From experience and also from the WTBTS statistics, we know that the field service is remarkably inefficient at attracting new members. Yet it continues because it remains a big money maker for the WTBTS due to the free labor in both production and distribution. The promise of a national DNC list is that it could eventually shut off so much territory that the WTBTS would be forced to end the so-called voluntary field service and move to less intrusive, less profitable methods. It would also give a break to the rank and file JWs of whom nine out of ten would welcome an end to the field service. Oh, and no more need for Kingdom Ministry School meetings.
Once started, the national DNC list usage would rapidly accelerate. As more and more addresses were added to the list, the remaining addresses would be covered more frequently in the field service. And that would mean a greater incentive for the not yet listed to sign up. Who would want a JW knocking on the door every Saturday?

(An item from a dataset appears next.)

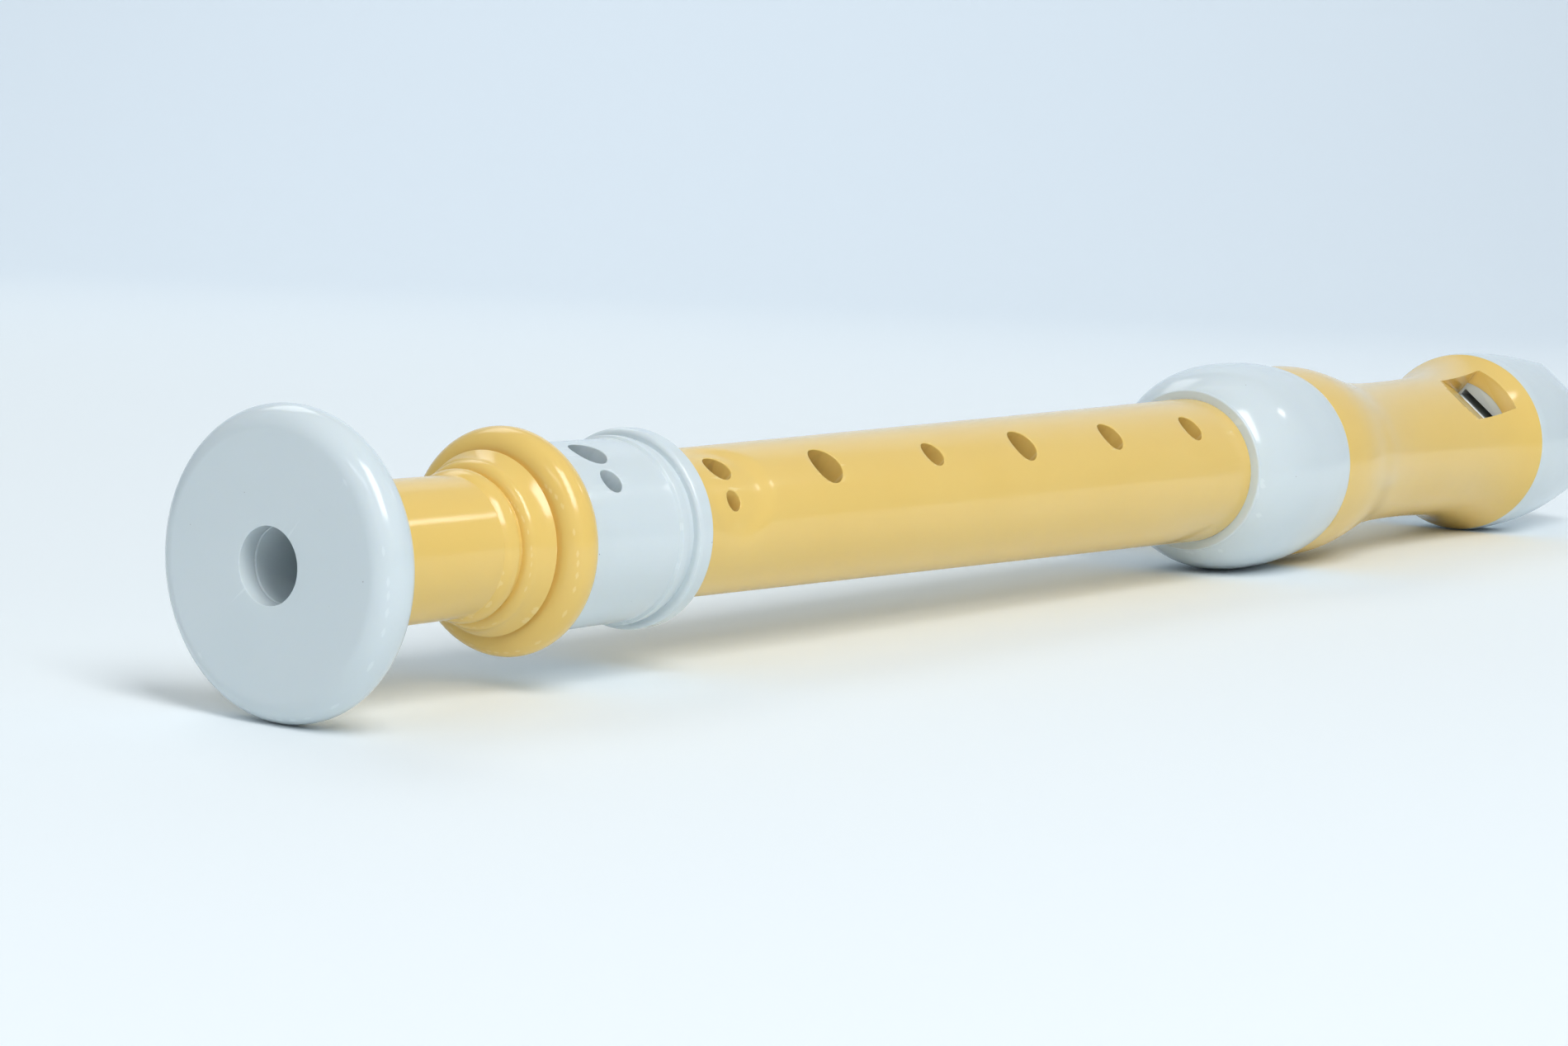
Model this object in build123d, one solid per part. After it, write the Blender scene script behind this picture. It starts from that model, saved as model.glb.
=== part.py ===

What would a congregation do once all of its territory was on the national DNC list? Time to close down the literature room and time to stop sending the literature contribution money to Brooklyn.
Like some others, I too am hoping for the day when the last Watchtower is published. But achieving that goal will be long in coming if we are to rely upon theological arguments and reasoning; the WTBTS doesn't give a rat's arse about either. It's just money and power to them, and those dual supports are what have to be removed.
I support the idea....do you have any formal item drawn up........what is necessary for this non profit org to get off the ground?